STATED EXERCISE:
Repeat every line below exactly as it reads.
<<<<
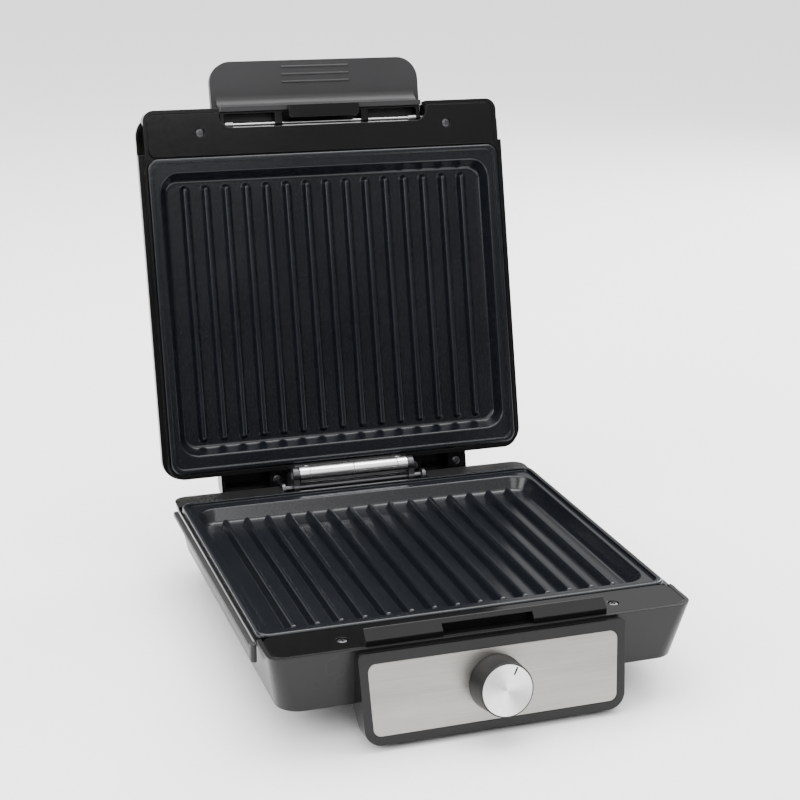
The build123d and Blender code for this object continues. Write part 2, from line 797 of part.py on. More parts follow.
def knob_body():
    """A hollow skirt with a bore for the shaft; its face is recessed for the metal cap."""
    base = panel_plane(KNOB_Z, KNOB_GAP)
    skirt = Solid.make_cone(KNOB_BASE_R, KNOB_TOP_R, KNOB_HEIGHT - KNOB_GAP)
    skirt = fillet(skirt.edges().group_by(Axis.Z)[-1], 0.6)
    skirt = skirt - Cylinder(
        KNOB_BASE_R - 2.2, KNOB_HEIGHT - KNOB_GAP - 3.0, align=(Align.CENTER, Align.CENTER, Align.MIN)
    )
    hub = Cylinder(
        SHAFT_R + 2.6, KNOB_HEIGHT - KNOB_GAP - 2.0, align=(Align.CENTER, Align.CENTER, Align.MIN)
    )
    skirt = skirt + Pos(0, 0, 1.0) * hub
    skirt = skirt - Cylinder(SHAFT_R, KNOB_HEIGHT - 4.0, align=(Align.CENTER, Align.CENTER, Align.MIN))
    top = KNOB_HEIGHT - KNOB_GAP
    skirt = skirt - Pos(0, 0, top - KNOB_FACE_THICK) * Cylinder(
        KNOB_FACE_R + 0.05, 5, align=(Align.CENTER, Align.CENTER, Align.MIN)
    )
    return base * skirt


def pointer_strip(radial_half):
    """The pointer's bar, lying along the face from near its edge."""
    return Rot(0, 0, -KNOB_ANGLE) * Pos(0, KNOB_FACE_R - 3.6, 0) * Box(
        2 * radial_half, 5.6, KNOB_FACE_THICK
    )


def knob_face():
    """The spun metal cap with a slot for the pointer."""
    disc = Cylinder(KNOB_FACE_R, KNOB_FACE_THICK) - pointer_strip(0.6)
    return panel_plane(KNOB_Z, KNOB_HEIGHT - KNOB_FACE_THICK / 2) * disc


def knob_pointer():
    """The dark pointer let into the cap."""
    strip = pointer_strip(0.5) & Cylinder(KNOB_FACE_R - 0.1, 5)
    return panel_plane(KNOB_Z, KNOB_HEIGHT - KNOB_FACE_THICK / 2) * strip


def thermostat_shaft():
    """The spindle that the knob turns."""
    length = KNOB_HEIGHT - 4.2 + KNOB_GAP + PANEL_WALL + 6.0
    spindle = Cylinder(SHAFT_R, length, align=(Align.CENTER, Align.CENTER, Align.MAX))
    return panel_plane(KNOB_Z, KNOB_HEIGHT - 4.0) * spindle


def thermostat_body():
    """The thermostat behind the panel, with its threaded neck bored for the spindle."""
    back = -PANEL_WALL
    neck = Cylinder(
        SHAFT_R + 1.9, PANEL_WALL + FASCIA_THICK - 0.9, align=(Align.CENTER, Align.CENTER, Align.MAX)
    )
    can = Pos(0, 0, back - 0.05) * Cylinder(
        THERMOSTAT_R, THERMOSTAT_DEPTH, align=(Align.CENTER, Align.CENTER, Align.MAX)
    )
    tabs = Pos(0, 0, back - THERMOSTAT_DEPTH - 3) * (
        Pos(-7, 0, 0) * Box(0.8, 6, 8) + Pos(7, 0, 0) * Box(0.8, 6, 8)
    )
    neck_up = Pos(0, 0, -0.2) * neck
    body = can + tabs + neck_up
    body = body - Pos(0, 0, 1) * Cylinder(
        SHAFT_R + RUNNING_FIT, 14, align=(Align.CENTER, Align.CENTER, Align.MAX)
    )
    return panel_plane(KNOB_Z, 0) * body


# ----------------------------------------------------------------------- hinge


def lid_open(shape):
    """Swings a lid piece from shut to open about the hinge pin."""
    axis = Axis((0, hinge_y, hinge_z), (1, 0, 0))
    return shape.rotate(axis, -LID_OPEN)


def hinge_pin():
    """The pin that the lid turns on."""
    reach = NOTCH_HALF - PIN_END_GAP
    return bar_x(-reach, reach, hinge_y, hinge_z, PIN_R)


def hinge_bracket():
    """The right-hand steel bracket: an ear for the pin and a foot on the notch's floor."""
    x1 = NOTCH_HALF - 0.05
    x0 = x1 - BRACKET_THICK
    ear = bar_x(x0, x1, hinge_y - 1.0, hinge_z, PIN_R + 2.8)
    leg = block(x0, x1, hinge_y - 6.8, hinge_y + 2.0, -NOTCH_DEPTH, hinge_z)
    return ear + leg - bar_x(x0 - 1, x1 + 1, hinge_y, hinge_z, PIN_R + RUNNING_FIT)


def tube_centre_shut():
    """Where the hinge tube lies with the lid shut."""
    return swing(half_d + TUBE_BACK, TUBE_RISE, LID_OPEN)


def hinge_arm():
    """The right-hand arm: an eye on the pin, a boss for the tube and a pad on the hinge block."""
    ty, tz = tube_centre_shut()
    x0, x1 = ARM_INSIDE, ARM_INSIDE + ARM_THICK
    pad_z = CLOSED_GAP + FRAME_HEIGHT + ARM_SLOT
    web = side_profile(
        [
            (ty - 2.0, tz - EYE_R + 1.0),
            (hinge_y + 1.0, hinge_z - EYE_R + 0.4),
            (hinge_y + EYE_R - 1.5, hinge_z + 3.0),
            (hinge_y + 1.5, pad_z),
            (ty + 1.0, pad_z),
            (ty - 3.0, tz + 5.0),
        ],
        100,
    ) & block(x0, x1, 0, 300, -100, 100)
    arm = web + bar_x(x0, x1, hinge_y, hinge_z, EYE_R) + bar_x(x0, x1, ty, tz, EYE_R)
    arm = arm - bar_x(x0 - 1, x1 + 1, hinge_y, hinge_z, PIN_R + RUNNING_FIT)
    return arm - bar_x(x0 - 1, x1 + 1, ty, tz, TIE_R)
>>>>
CORRECT ANSWER:
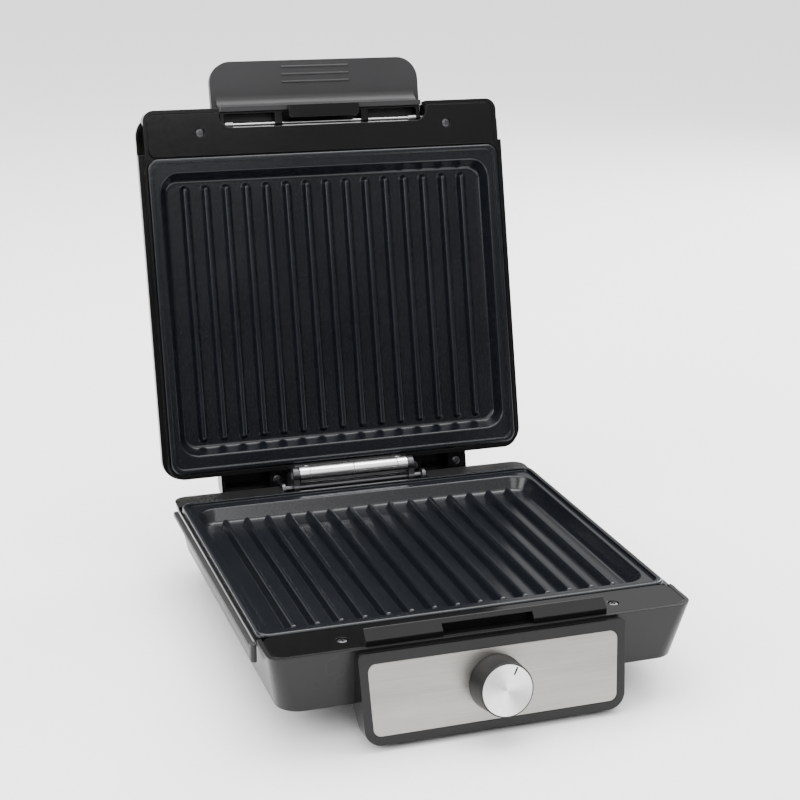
The build123d and Blender code for this object continues. Write part 2, from line 797 of part.py on. More parts follow.
def knob_body():
    """A hollow skirt with a bore for the shaft; its face is recessed for the metal cap."""
    base = panel_plane(KNOB_Z, KNOB_GAP)
    skirt = Solid.make_cone(KNOB_BASE_R, KNOB_TOP_R, KNOB_HEIGHT - KNOB_GAP)
    skirt = fillet(skirt.edges().group_by(Axis.Z)[-1], 0.6)
    skirt = skirt - Cylinder(
        KNOB_BASE_R - 2.2, KNOB_HEIGHT - KNOB_GAP - 3.0, align=(Align.CENTER, Align.CENTER, Align.MIN)
    )
    hub = Cylinder(
        SHAFT_R + 2.6, KNOB_HEIGHT - KNOB_GAP - 2.0, align=(Align.CENTER, Align.CENTER, Align.MIN)
    )
    skirt = skirt + Pos(0, 0, 1.0) * hub
    skirt = skirt - Cylinder(SHAFT_R, KNOB_HEIGHT - 4.0, align=(Align.CENTER, Align.CENTER, Align.MIN))
    top = KNOB_HEIGHT - KNOB_GAP
    skirt = skirt - Pos(0, 0, top - KNOB_FACE_THICK) * Cylinder(
        KNOB_FACE_R + 0.05, 5, align=(Align.CENTER, Align.CENTER, Align.MIN)
    )
    return base * skirt


def pointer_strip(radial_half):
    """The pointer's bar, lying along the face from near its edge."""
    return Rot(0, 0, -KNOB_ANGLE) * Pos(0, KNOB_FACE_R - 3.6, 0) * Box(
        2 * radial_half, 5.6, KNOB_FACE_THICK
    )


def knob_face():
    """The spun metal cap with a slot for the pointer."""
    disc = Cylinder(KNOB_FACE_R, KNOB_FACE_THICK) - pointer_strip(0.6)
    return panel_plane(KNOB_Z, KNOB_HEIGHT - KNOB_FACE_THICK / 2) * disc


def knob_pointer():
    """The dark pointer let into the cap."""
    strip = pointer_strip(0.5) & Cylinder(KNOB_FACE_R - 0.1, 5)
    return panel_plane(KNOB_Z, KNOB_HEIGHT - KNOB_FACE_THICK / 2) * strip


def thermostat_shaft():
    """The spindle that the knob turns."""
    length = KNOB_HEIGHT - 4.2 + KNOB_GAP + PANEL_WALL + 6.0
    spindle = Cylinder(SHAFT_R, length, align=(Align.CENTER, Align.CENTER, Align.MAX))
    return panel_plane(KNOB_Z, KNOB_HEIGHT - 4.0) * spindle


def thermostat_body():
    """The thermostat behind the panel, with its threaded neck bored for the spindle."""
    back = -PANEL_WALL
    neck = Cylinder(
        SHAFT_R + 1.9, PANEL_WALL + FASCIA_THICK - 0.9, align=(Align.CENTER, Align.CENTER, Align.MAX)
    )
    can = Pos(0, 0, back - 0.05) * Cylinder(
        THERMOSTAT_R, THERMOSTAT_DEPTH, align=(Align.CENTER, Align.CENTER, Align.MAX)
    )
    tabs = Pos(0, 0, back - THERMOSTAT_DEPTH - 3) * (
        Pos(-7, 0, 0) * Box(0.8, 6, 8) + Pos(7, 0, 0) * Box(0.8, 6, 8)
    )
    neck_up = Pos(0, 0, -0.2) * neck
    body = can + tabs + neck_up
    body = body - Pos(0, 0, 1) * Cylinder(
        SHAFT_R + RUNNING_FIT, 14, align=(Align.CENTER, Align.CENTER, Align.MAX)
    )
    return panel_plane(KNOB_Z, 0) * body


# ----------------------------------------------------------------------- hinge


def lid_open(shape):
    """Swings a lid piece from shut to open about the hinge pin."""
    axis = Axis((0, hinge_y, hinge_z), (1, 0, 0))
    return shape.rotate(axis, -LID_OPEN)


def hinge_pin():
    """The pin that the lid turns on."""
    reach = NOTCH_HALF - PIN_END_GAP
    return bar_x(-reach, reach, hinge_y, hinge_z, PIN_R)


def hinge_bracket():
    """The right-hand steel bracket: an ear for the pin and a foot on the notch's floor."""
    x1 = NOTCH_HALF - 0.05
    x0 = x1 - BRACKET_THICK
    ear = bar_x(x0, x1, hinge_y - 1.0, hinge_z, PIN_R + 2.8)
    leg = block(x0, x1, hinge_y - 6.8, hinge_y + 2.0, -NOTCH_DEPTH, hinge_z)
    return ear + leg - bar_x(x0 - 1, x1 + 1, hinge_y, hinge_z, PIN_R + RUNNING_FIT)


def tube_centre_shut():
    """Where the hinge tube lies with the lid shut."""
    return swing(half_d + TUBE_BACK, TUBE_RISE, LID_OPEN)


def hinge_arm():
    """The right-hand arm: an eye on the pin, a boss for the tube and a pad on the hinge block."""
    ty, tz = tube_centre_shut()
    x0, x1 = ARM_INSIDE, ARM_INSIDE + ARM_THICK
    pad_z = CLOSED_GAP + FRAME_HEIGHT + ARM_SLOT
    web = side_profile(
        [
            (ty - 2.0, tz - EYE_R + 1.0),
            (hinge_y + 1.0, hinge_z - EYE_R + 0.4),
            (hinge_y + EYE_R - 1.5, hinge_z + 3.0),
            (hinge_y + 1.5, pad_z),
            (ty + 1.0, pad_z),
            (ty - 3.0, tz + 5.0),
        ],
        100,
    ) & block(x0, x1, 0, 300, -100, 100)
    arm = web + bar_x(x0, x1, hinge_y, hinge_z, EYE_R) + bar_x(x0, x1, ty, tz, EYE_R)
    arm = arm - bar_x(x0 - 1, x1 + 1, hinge_y, hinge_z, PIN_R + RUNNING_FIT)
    return arm - bar_x(x0 - 1, x1 + 1, ty, tz, TIE_R)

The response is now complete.